The appeal lies in predictability. Clients know what they’re getting, and you know how to deliver it efficiently. Over time, this reduces decision fatigue and shortens the sales cycle. You’re no longer reinventing your process for every new project.
This model also opens the door to leverage. Systems, templates, and even small teams can support delivery, allowing revenue to grow without requiring equal increases in your time. The focus moves from hours worked to value delivered, which changes how you think about pricing entirely.
Signals It’s Time to Shift
There’s rarely a single moment when freelancing stops making sense. Instead, the transition tends to emerge from a combination of patterns that become harder to ignore.
Indicators That Your Current Model Is Limiting Growth
- Repeating the same type of work with minimal variation across clients
- Spending excessive time on proposals, revisions, or onboarding
- Turning down projects due to lack of availability rather than lack of interest
- Feeling pressure to justify higher rates without a clear structural change
- Experiencing inconsistent income despite steady demand
When these signals appear together, they suggest that the bottleneck isn’t your skill—it’s how your services are structured. That’s where productization starts to feel less like a risk and more like a logical next step.
Designing Offers That Scale
Creating a productized service isn’t about simplifying your work to the point of losing value. It’s about identifying a clear outcome that clients repeatedly seek and building a streamlined path to deliver it.

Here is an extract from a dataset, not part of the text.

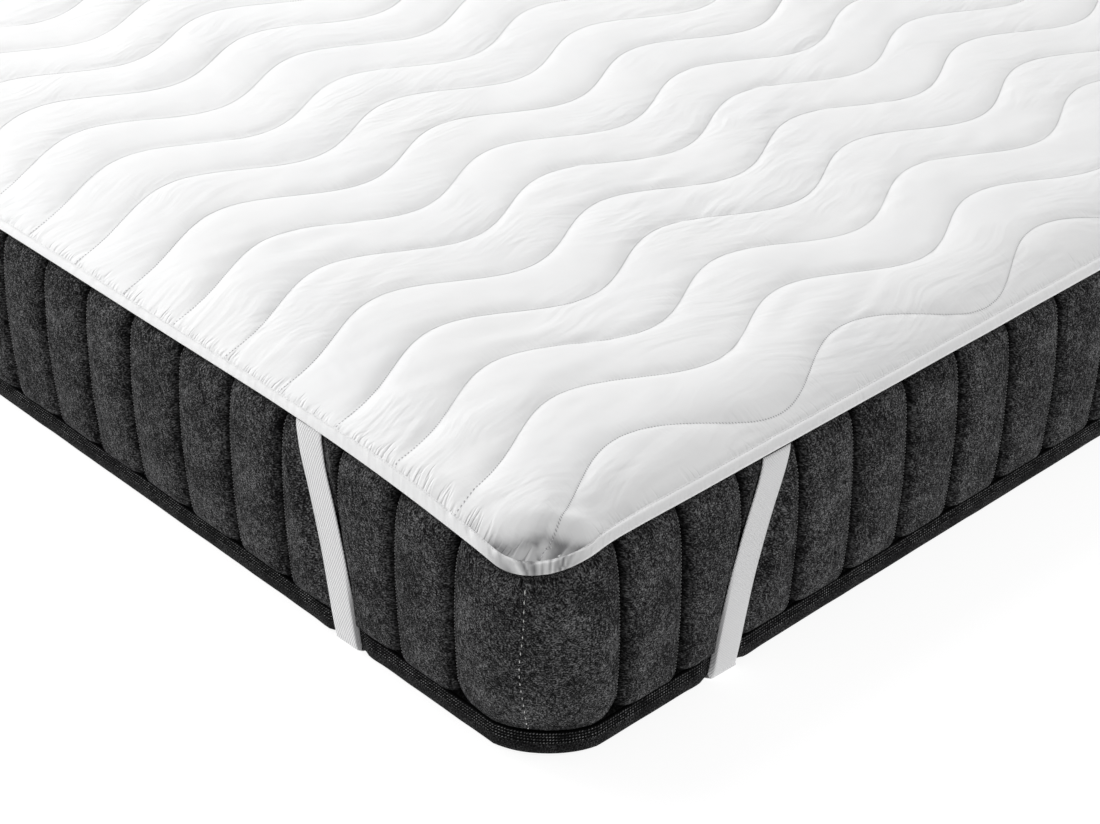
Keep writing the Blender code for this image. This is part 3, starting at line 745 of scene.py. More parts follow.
def side_out(s, z, top, x, y, nx, ny, half, mid, corner):
    """Stand-out of the mattress side from its outline."""
    w = np.clip((z - SIDE_LOW) / (top - SIDE_LOW), 0, 1)
    belly = 0.0050 * np.sin(PI * w) ** 0.8
    edge = half - np.abs(s - mid)
    # rounded feet, wider on the double panel round each corner
    wide = half > 0.05
    r = np.where(wide, 0.026, 0.015)
    up = (z - SIDE_LOW) * np.where(wide, 1.0, 2.0)
    qx, qz = r - edge, r - up
    d = r - np.hypot(np.maximum(qx, 0), np.maximum(qz, 0)) - np.minimum(np.maximum(qx, qz), 0)
    f = np.clip(d / 0.034, 0, 1)
    head = np.clip((top - z) / 0.030, 0, 1)
    arch = (1 - (1 - f) ** 2) ** 0.55 * (1 - (1 - head) ** 2) ** 0.5
    puff = 0.0082 * arch
    deep = 0.0018 + 0.0066 * np.exp(-(edge / 0.020) ** 2)
    notch = deep * np.exp(-(np.maximum(d, 0) / 0.0036) ** 1.5) * smooth(w / 0.03)
    lump = 0.0009 * bump(s / 0.060, z / 0.055, 131, 2) * arch
    out = belly + puff + lump - notch
    # the double panel at a corner is sewn down its middle
    dash = np.abs(s - (mid + 0.0)) if corner is None else np.abs(s - corner)
    out = np.where(half > 0.05, out - 0.0016 * np.exp(-(dash / 0.0050) ** 1.3) * np.sin(PI * w) ** 0.3, out)
    # pressed flat under the bands
    gap = band_distance(x, y, nx, ny, z)
    limit = band_at(z, nx)[0] - 0.0014
    press = 1 - smooth((gap - BAND_WIDTH / 2 - 0.0010) / 0.014)
    out = out * (1 - press) + np.minimum(out, limit) * press
    return out - tuck_in(nx, ny, z), np.maximum(d, 0)


DASH = 0.0705                # the dashed corner seam, from the first end seam


def corner_dash(mid, half):
    return mid + half - DASH


def side_point(s, z):
    """Point of the mattress side at run s and height z, any arrays."""
    s, z = np.broadcast_arrays(np.asarray(s, float), np.asarray(z, float))
    x, y, nx, ny = outline(s)
    top = underside(x, y) - 0.0030
    ring = np.concatenate([[SEAMS[-1] - AROUND], SEAMS, [SEAMS[0] + AROUND]])
    sm = np.mod(s, AROUND)
    k = np.clip(np.searchsorted(ring, sm + 1e-9, side="right") - 1, 0, len(ring) - 2)
    a, b = ring[k], ring[k + 1]
    half, mid = (b - a) / 2, (a + b) / 2
    out, edge = side_out(sm, z, top, x, y, nx, ny, half, mid, corner_dash(mid, half))
    return np.stack([x + nx * out, y + ny * out, z], -1), np.stack([nx, ny, 0 * nx], -1), edge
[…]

This requires a shift in thinking. Instead of asking what each client needs, you define what you do best and shape your offer around that strength. The result is a focused service that attracts the right clients while filtering out mismatched requests.
Elements That Strengthen a Productized Offer
- Clearly defined scope that eliminates ambiguity in delivery
- Fixed pricing that reflects outcomes rather than time spent
- Standardized processes that reduce manual decision-making
- Built-in boundaries for revisions and communication
- Delivery timelines that are consistent and repeatable
These elements don’t limit creativity—they protect it. By reducing operational friction, you create space to refine your work rather than constantly resetting it.
Pricing Becomes a Strategic Tool
One of the most noticeable shifts between freelancing and productized services is how pricing functions. Hourly or project-based rates often anchor value to effort, while productized pricing centers on results.
This doesn’t mean prices automatically increase, but it does change the conversation. Clients are evaluating whether the outcome is worth the cost, not how many hours it might take you to get there. That distinction can make higher pricing feel more justified and easier to communicate.
It also introduces consistency into your revenue. Instead of fluctuating based on project size or complexity, income becomes tied to the number of packages sold. This predictability can simplify financial planning and reduce the volatility that often comes with freelance work.
Tools and Systems That Support the Transition
Moving toward productized services isn’t just a conceptual shift—it requires operational support. The right tools can streamline onboarding, communication, and delivery, making the model sustainable rather than overwhelming.
Systems That Enable Efficiency and Consistency
- Client portals that centralize communication and file sharing
- Automated scheduling tools to reduce back-and-forth coordination
- Template libraries for proposals, deliverables, and reports
- Payment platforms that support upfront or subscription billing
- Project management systems that track standardized workflows
Investing in these tools often comes with upfront costs, but they can significantly reduce ongoing time commitments. Over time, the efficiency gains tend to outweigh the initial expense, especially as volume increases.
Balancing Flexibility With Structure
One concern that often comes up is whether productized services feel too rigid. Freelancing offers a sense of creative freedom that can seem harder to maintain when offers become standardized.
In practice, the balance comes from how you design your packages. You can build flexibility into delivery methods or offer tiered options that cater to different needs. The key is maintaining a clear framework while allowing room for variation where it adds value.
This approach preserves the benefits of freelancing—autonomy, creativity, and client connection—while introducing a level of structure that supports growth. It’s less about choosing one model over the other and more about evolving your approach to match your goals.
From Time-Based Work to Scalable Value
The transition from freelancing to productized services isn’t about abandoning what worked—it’s about refining it. As your experience grows, so does your ability to identify patterns, streamline processes, and deliver results more efficiently.
At some point, continuing to trade time for money starts to feel less like a choice and more like a limitation. That’s when productized services offer a different path—one where your expertise works for you, not just through you.
The shift doesn’t happen overnight, and it doesn’t need to be absolute. But recognizing when your current model has reached its natural limits can be the moment that changes how you build your work—and how it supports the life around it.